While currently a for-profit school must be registered in every state it exists in, SARA would allow programs to be regulated solely by the state of its headquarters.

For example, a student taking a class with the University of Phoenix would be required to work with consumer protection agencies under Arizona law if they wish to file a complaint, even if that student resides in Wisconsin.

Dies said this creates several major problems for students. For one thing, a student would be at the mercy of the rules and regulations of other states. Somewhere like Arizona, which has looser regulations on for-profit colleges than Wisconsin, would be less able to help students.

“They’re not going to be as well served as they currently are,” he said. “We have a certain ability to help students, we have certain tools to help them … not every state has the same requirements.”
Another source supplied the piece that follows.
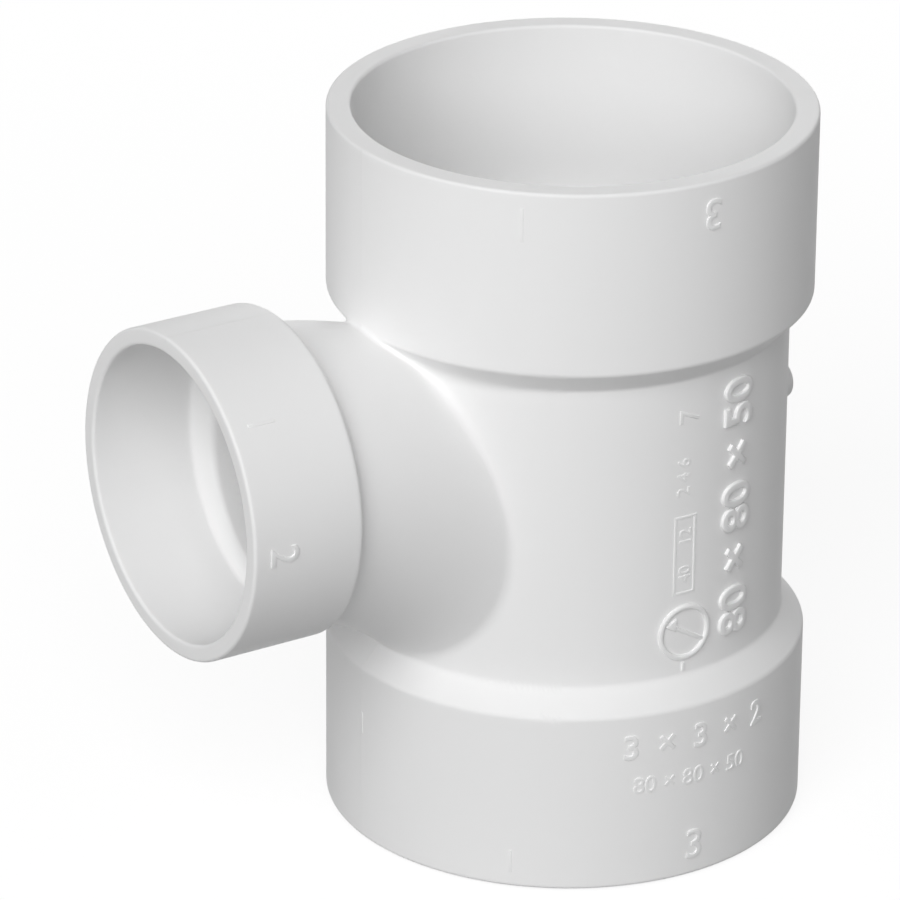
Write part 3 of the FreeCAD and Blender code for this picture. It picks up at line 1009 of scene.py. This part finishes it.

Dies said students would be forced to go outside Wisconsin to deal with straightforward problems and work with organizations which may or may not be inclined to help them.

“You can only be helped to the extent [another state] can help you,” Dies said. “It’s a letdown for students and they have to navigate other state’s bureaucracies … it’s a step backward for students.”

Another problem Dies said he’s worried about is that part of the EAB’s budget comes from fees assessed to distance learning programs. If Wisconsin were to join SARA, the agency could no longer assess those fees and would be forced to raise other fees or lay off staff, according to Dies.

Dies said the decline of his agency would be felt by students across the state.

“There are people fearful that it would become the wild west,” he said. “If you were to eliminate the EAB the level playing field would simply not exist … it would be a race to the bottom.”

Leaders for the Wisconsin Council for Independent Education, a lobbying group for for-profit schools in Wisconsin, and the National Council for State Authorization Reciprocity Agreements, which advocates for and implements SARA, did not return requests for comment.